Please reproduce every record, keeping each one exactly as written.

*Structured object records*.
** START **

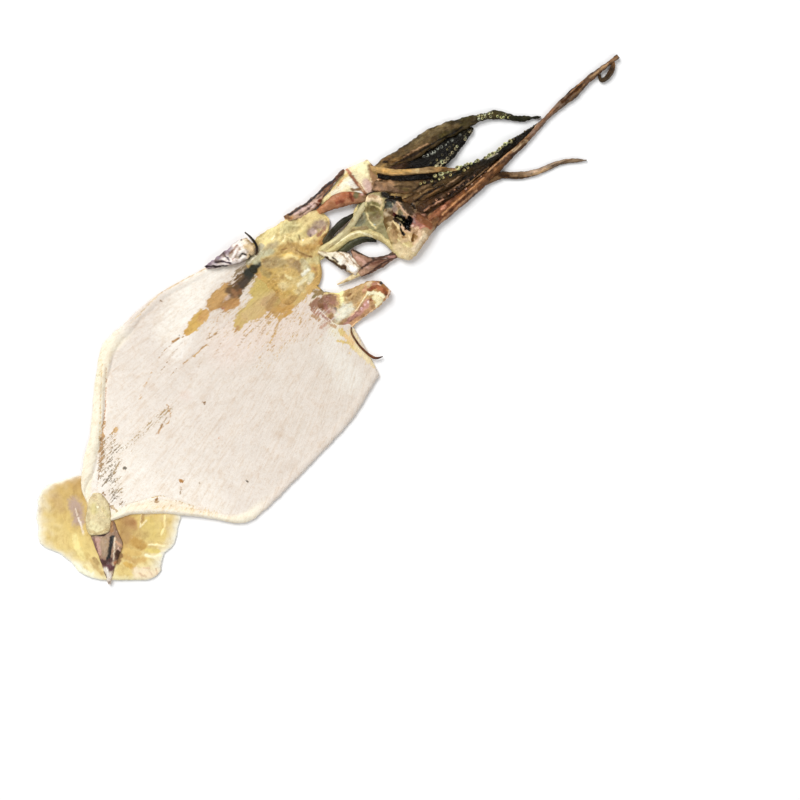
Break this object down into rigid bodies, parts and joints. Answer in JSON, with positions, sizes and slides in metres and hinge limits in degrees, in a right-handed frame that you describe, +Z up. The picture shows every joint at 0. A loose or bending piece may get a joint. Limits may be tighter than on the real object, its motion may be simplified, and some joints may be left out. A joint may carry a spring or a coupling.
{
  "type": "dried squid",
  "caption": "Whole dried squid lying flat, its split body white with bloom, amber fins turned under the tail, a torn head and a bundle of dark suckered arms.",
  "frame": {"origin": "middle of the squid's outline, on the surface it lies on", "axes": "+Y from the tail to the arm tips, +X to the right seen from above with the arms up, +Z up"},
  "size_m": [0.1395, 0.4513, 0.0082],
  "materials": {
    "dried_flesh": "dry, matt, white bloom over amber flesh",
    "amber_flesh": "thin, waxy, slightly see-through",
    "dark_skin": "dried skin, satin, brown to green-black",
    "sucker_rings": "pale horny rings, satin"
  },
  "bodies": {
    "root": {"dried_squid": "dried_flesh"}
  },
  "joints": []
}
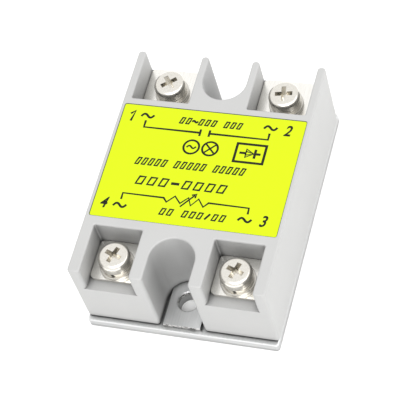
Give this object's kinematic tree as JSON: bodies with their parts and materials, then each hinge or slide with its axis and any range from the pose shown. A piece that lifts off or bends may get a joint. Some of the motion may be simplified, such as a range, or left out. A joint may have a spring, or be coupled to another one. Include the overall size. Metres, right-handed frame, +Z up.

** END **

*Written reply*.
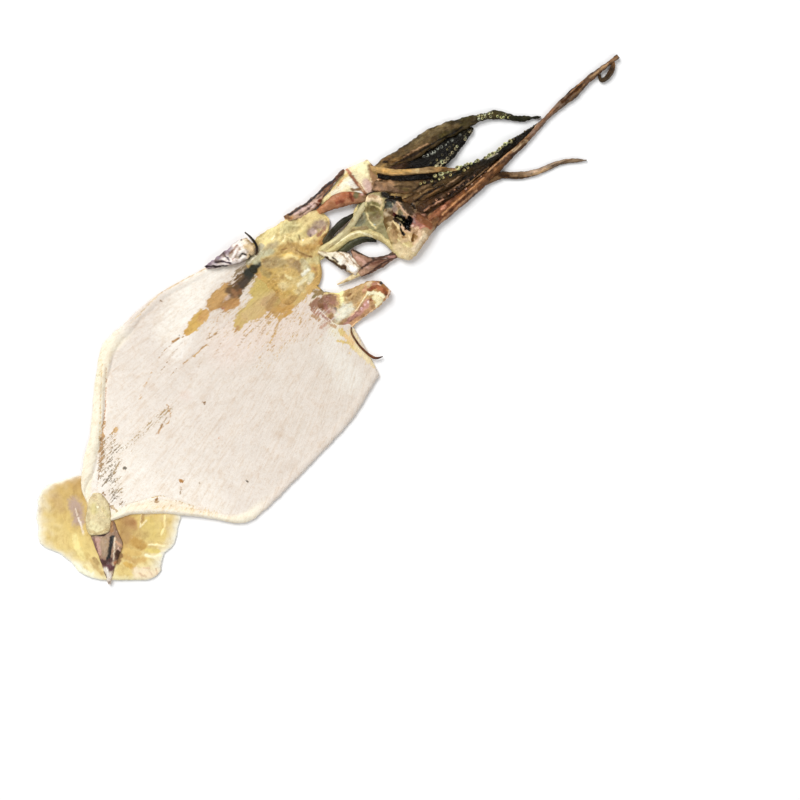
Break this object down into rigid bodies, parts and joints. Answer in JSON, with positions, sizes and slides in metres and hinge limits in degrees, in a right-handed frame that you describe, +Z up. The picture shows every joint at 0. A loose or bending piece may get a joint. Limits may be tighter than on the real object, its motion may be simplified, and some joints may be left out. A joint may carry a spring or a coupling.
{
  "type": "dried squid",
  "caption": "Whole dried squid lying flat, its split body white with bloom, amber fins turned under the tail, a torn head and a bundle of dark suckered arms.",
  "frame": {"origin": "middle of the squid's outline, on the surface it lies on", "axes": "+Y from the tail to the arm tips, +X to the right seen from above with the arms up, +Z up"},
  "size_m": [0.1395, 0.4513, 0.0082],
  "materials": {
    "dried_flesh": "dry, matt, white bloom over amber flesh",
    "amber_flesh": "thin, waxy, slightly see-through",
    "dark_skin": "dried skin, satin, brown to green-black",
    "sucker_rings": "pale horny rings, satin"
  },
  "bodies": {
    "root": {"dried_squid": "dried_flesh"}
  },
  "joints": []
}
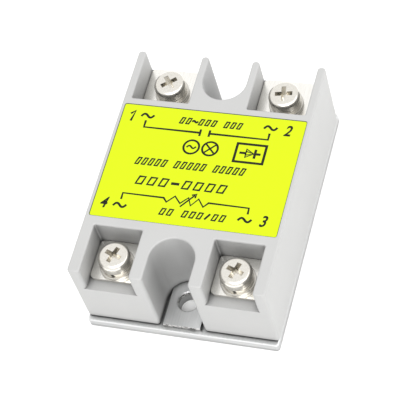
Give this object's kinematic tree as JSON: bodies with their parts and materials, then each hinge or slide with its axis and any range from the pose shown. A piece that lifts off or bends may get a joint. Some of the motion may be simplified, such as a range, or left out. A joint may have a spring, or be coupled to another one. Include the overall size. Metres, right-handed frame, +Z up.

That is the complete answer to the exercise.